- [Exercise brief]:
Quote exactly the lines spanning from the top of the data below to the line that contains "TURNED_CHAMFER = 0.0004", including both.

- [Provided material]:
## START

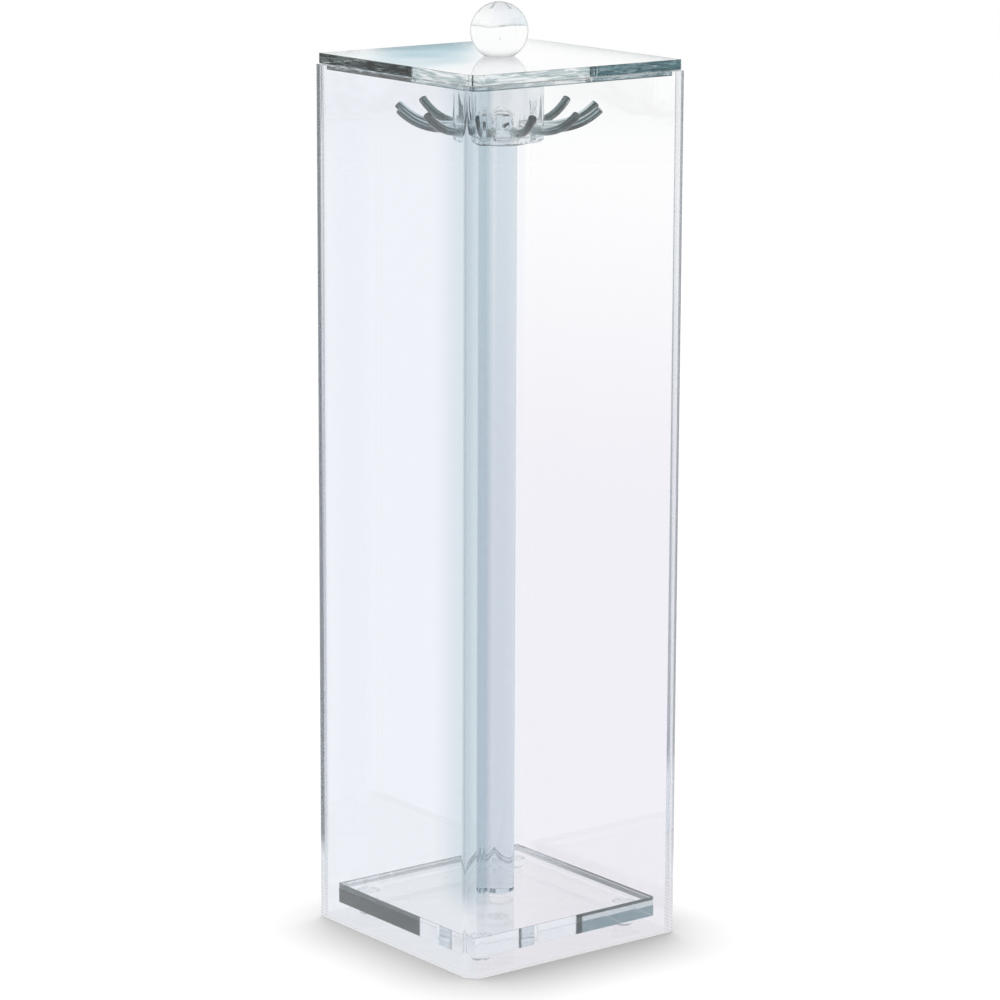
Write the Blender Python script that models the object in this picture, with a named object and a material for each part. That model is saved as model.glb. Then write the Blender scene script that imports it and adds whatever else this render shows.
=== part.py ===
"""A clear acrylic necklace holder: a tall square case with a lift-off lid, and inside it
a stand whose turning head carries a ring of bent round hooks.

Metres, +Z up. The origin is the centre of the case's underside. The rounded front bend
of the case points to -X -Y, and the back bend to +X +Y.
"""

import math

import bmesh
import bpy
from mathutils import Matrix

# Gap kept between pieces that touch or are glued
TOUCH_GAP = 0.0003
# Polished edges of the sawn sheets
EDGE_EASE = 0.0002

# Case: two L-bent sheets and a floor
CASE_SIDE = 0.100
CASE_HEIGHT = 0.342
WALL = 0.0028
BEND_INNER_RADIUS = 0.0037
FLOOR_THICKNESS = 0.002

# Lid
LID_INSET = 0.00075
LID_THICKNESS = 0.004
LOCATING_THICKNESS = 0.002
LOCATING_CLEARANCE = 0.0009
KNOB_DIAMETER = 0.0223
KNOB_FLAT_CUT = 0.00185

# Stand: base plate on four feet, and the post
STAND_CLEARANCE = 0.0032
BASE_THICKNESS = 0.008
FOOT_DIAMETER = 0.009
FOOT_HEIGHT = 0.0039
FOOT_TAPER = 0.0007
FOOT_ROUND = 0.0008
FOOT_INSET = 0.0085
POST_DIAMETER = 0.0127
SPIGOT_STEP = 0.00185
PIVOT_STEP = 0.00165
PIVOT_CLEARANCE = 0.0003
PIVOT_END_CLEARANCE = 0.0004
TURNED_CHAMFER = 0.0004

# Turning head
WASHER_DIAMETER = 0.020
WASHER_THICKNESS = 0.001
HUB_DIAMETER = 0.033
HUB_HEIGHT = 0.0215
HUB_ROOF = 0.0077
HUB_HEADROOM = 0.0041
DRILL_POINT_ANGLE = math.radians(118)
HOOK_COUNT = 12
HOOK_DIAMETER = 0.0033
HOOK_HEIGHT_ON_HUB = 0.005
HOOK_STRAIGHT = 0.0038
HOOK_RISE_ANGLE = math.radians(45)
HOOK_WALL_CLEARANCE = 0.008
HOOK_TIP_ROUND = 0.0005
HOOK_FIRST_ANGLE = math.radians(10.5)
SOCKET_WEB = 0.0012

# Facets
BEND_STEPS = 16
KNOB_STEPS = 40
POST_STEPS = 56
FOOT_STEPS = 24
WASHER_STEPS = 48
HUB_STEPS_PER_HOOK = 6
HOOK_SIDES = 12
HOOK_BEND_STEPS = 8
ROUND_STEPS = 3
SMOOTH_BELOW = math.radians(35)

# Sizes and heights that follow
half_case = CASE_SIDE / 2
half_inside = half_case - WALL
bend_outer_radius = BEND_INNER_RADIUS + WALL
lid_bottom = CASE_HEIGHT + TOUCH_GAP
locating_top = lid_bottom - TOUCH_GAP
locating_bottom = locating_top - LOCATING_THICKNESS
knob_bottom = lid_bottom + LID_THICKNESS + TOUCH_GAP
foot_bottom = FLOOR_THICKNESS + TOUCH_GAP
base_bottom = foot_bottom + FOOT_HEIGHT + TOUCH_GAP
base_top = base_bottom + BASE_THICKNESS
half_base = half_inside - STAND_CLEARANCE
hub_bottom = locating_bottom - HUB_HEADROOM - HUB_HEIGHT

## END

- [Reply to the exercise]:
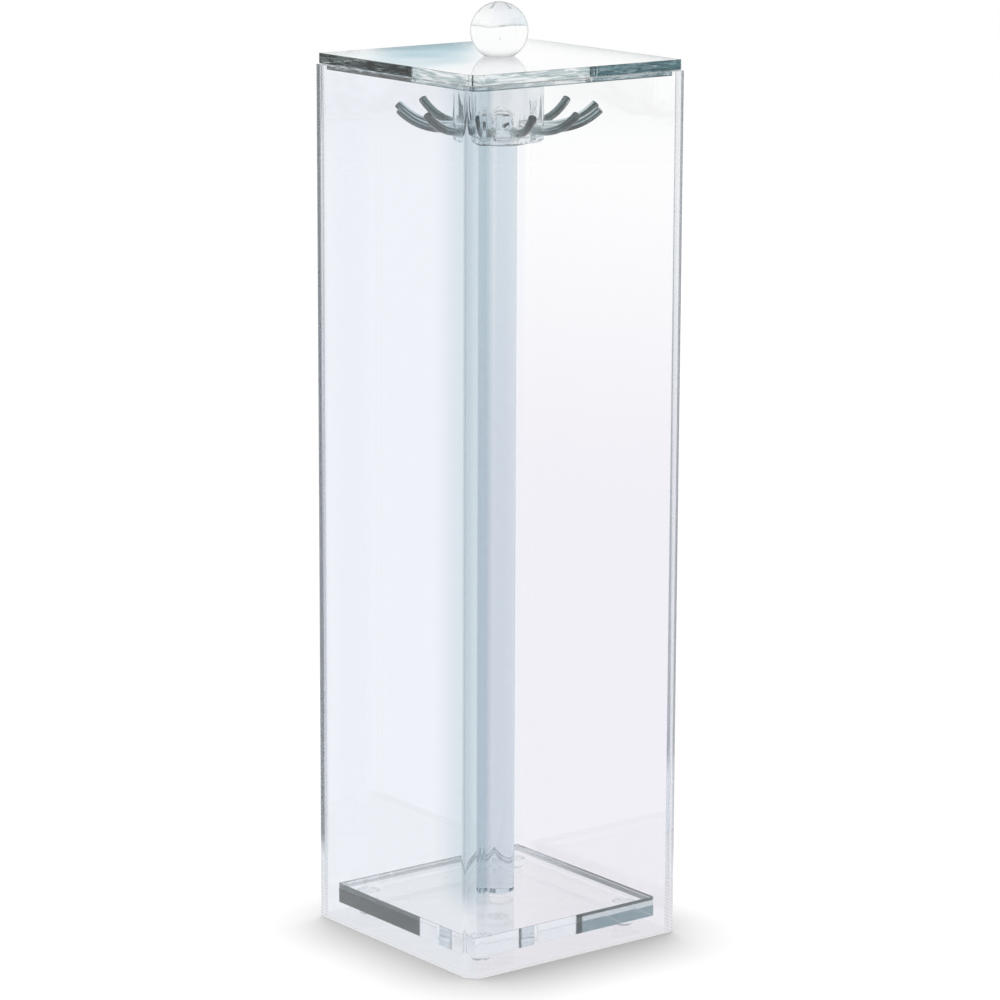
Write the Blender Python script that models the object in this picture, with a named object and a material for each part. That model is saved as model.glb. Then write the Blender scene script that imports it and adds whatever else this render shows.
=== part.py ===
"""A clear acrylic necklace holder: a tall square case with a lift-off lid, and inside it
a stand whose turning head carries a ring of bent round hooks.

Metres, +Z up. The origin is the centre of the case's underside. The rounded front bend
of the case points to -X -Y, and the back bend to +X +Y.
"""

import math

import bmesh
import bpy
from mathutils import Matrix

# Gap kept between pieces that touch or are glued
TOUCH_GAP = 0.0003
# Polished edges of the sawn sheets
EDGE_EASE = 0.0002

# Case: two L-bent sheets and a floor
CASE_SIDE = 0.100
CASE_HEIGHT = 0.342
WALL = 0.0028
BEND_INNER_RADIUS = 0.0037
FLOOR_THICKNESS = 0.002

# Lid
LID_INSET = 0.00075
LID_THICKNESS = 0.004
LOCATING_THICKNESS = 0.002
LOCATING_CLEARANCE = 0.0009
KNOB_DIAMETER = 0.0223
KNOB_FLAT_CUT = 0.00185

# Stand: base plate on four feet, and the post
STAND_CLEARANCE = 0.0032
BASE_THICKNESS = 0.008
FOOT_DIAMETER = 0.009
FOOT_HEIGHT = 0.0039
FOOT_TAPER = 0.0007
FOOT_ROUND = 0.0008
FOOT_INSET = 0.0085
POST_DIAMETER = 0.0127
SPIGOT_STEP = 0.00185
PIVOT_STEP = 0.00165
PIVOT_CLEARANCE = 0.0003
PIVOT_END_CLEARANCE = 0.0004
TURNED_CHAMFER = 0.0004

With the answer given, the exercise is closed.